Legislative body of the province of Maguindanao, Philippines

The Maguindanao Provincial Board was the Sangguniang Panlalawigan (provincial legislature) of the Philippine province of Maguindanao.

The members were elected via plurality-at-large voting: the province was divided into two districts, each having five seats. A voter voted up to five names, with the top five candidates per district being elected. The vice governor was the ex officio presiding officer, and only voted to break ties. The vice governor was elected via the plurality voting system province-wide.

The districts used in appropriation of members were coextensive with the legislative districts of Maguindanao., with the exception that Cotabato City, an independent component city, was excluded in the first district.

Aside from the regular members, the board also included the provincial federation presidents of the Liga ng mga Barangay (ABC, from its old name "Association of Barangay Captains"), the Sangguniang Kabataan (SK, youth councils) and the Philippine Councilors League (PCL). Maguindanao's provincial board also had a reserved seat for its indigenous people (IPMR).

The board was disbanded when Maguindanao divided itself into two provinces on September 18, 2022, after a successful plebiscite yesterday.
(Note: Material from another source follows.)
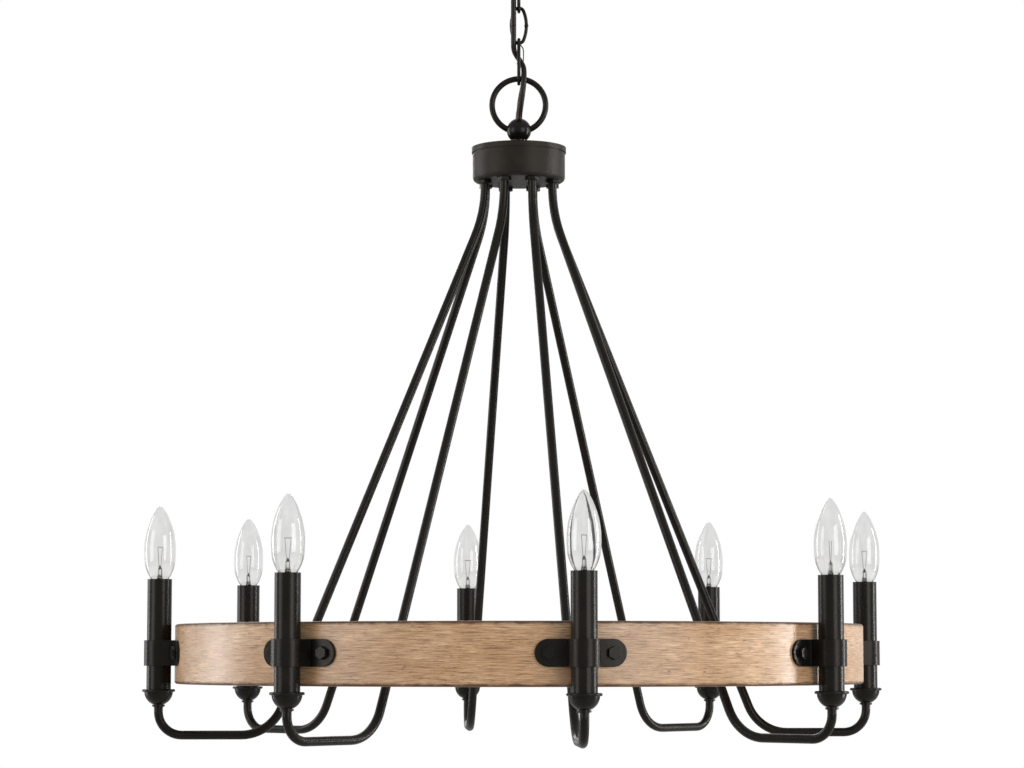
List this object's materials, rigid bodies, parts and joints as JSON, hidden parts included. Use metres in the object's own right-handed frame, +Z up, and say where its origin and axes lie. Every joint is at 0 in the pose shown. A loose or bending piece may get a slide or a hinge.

A transition period took place, which lasted until January 9, 2023.

== Apportionment ==

| Elections | Seats per district |  | Ex officio seats | Reserved seats | Total seats |
| 1st | 2nd |
| 2010–2022 | 5 | 5 | 3 | 1 | 14 |

== List of members ==

=== Final members ===
These were the members after the 2022 local elections:

- Vice Governor: Bai Ainee Sinsuat (Nacionalista)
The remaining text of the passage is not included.